Northern Plains Potato Growers Association President Donavon Johnson of Grand Forks, N.D., said large plants making process fry products, typically from brown oblong russet potatoes — including french fries — are anticipating a need to cut contract acres for the 2020 crop, which some in the industry nationwide are saying could be down 10% to 20%. Those could include the Simplot or Cavendish plants in North Dakota but nothing for them has been announced.
Some of the costs for the 2020 crop have already been incurred in this region, and more in the Pacific Northwest states — first in Washington, where some potatoes already are planted. “The next question is, will they be planted, and will the fresh market take them?” Johnson said. “I don’t know the answer to that.”
In the Pacific Northwest, Johnson said changes in market conditions will mean some of the 2019 crop in storage may need to be dumped or diverted to other markets — fresh (tablestock), dehydrated, or cattle feed. He said the “fresh market was strong; now it’s dropped off the cliff.”

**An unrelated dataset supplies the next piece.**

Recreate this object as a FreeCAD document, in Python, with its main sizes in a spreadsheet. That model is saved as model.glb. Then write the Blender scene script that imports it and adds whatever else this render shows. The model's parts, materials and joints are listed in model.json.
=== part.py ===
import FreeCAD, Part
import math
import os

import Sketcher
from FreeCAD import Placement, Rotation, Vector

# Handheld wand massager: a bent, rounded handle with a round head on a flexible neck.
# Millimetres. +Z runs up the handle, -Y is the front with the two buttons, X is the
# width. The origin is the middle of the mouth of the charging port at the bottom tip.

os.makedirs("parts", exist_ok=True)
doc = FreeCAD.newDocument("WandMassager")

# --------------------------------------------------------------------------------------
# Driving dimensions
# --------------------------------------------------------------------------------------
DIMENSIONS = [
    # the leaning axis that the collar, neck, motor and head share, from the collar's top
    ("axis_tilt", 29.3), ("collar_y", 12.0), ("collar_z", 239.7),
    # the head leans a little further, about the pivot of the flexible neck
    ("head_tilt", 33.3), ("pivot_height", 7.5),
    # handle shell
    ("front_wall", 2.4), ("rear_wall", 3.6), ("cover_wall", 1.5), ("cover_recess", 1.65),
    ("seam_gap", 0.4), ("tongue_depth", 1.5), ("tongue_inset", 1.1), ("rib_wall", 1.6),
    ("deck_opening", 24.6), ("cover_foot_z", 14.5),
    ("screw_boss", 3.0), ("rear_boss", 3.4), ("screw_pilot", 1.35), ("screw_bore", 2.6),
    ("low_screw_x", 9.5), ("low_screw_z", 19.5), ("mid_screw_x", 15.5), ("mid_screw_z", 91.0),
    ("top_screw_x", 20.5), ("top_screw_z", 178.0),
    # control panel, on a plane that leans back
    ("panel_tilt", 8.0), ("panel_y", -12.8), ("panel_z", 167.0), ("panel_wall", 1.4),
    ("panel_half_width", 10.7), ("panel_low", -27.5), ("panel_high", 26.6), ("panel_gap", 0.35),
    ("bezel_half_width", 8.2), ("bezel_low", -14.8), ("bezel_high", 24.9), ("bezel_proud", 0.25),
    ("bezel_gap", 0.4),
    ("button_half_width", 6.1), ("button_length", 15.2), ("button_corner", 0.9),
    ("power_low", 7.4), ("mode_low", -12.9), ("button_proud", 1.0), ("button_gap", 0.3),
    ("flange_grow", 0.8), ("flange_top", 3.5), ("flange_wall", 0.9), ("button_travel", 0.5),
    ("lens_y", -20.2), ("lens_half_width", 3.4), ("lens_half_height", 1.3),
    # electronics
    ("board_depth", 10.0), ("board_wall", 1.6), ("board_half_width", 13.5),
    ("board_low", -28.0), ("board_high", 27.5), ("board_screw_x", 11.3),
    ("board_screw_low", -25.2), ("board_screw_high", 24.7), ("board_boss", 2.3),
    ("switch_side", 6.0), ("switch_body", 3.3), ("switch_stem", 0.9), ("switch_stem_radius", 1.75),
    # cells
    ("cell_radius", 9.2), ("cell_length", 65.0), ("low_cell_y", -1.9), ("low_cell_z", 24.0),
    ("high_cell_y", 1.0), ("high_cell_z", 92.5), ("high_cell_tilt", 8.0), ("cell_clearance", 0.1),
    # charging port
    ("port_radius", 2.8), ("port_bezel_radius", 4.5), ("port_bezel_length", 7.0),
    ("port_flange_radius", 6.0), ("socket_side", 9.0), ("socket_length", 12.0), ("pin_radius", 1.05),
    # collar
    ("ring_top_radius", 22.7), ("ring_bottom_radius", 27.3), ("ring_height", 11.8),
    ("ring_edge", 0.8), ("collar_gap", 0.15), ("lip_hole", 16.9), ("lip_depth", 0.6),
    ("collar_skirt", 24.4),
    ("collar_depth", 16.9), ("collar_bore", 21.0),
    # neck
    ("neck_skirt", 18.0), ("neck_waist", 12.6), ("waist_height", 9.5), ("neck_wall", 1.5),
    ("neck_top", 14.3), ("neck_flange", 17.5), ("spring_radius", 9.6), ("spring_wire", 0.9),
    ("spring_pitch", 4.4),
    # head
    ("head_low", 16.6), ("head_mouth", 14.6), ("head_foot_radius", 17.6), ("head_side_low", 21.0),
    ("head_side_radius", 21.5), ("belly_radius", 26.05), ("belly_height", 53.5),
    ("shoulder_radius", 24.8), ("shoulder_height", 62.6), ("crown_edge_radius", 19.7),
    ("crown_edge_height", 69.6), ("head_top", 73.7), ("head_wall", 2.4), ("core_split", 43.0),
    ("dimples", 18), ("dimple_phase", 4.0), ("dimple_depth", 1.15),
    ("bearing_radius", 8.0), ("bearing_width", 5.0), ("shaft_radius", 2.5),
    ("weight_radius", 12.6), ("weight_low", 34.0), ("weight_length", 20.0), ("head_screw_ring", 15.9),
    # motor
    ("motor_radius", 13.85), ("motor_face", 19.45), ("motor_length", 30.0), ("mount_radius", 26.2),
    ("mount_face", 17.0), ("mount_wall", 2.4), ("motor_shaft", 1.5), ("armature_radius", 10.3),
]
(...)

John Sandbakken, executive director of the National Sunflower Association, and Barry Coleman, executive director of the Northern Canola Growers Association, both based in Bismarck, urged the USDA officials to consider including their commodities in any future MFP payments because their crop values are so closely linked to the big crops of corn and soybeans. Coleman noted that the high-quality canola cooking oil values have suffered from the downturn in restaurant fortunes after the COVID-19 quarantines.
Blake Inman, a Berthold, N.D., farmer and chairman of the U.S. Durum Growers, said his commodity — used to make high-quality pasta products — has suffered because of reduced Italian imports of U.S. durum.
Shannon Berndt, executive director of the Northern Pulse Growers Association, said her industry has lost an estimated $500 million in value. She said the limited hours in food banks and other delivery methods have become a “bottleneck” for getting product to consumers.
Sugar beet industry officials, including Tom Astrup, president of American Crystal Sugar Co., urged ongoing fairness in the importation of sugar from Mexico and other countries. He said Crystal on March 26 had received its share of disaster money from the difficult 2019 season and that a week later 75% of the payments were in the hands of producers.
Corn, soy issues
Randy Melvin, president of the North Dakota Corn Growers, and Nancy Johnson, executive director of the North Dakota Soybean Growers Association, both talked about the COVID-19 impacts on corn and bean markets. Corn demand going to ethanol plants, which generally are credited with adding 30 to 40 cents a bushel to the crop, has gone down.
In a separate issue, Melvin asked for updates on quality loss adjustments and information deadlines for relief for 2018 and 2019 weather disasters under the Wildfire and Hurricane Indemnity Program Plus, referred to as WHIP+.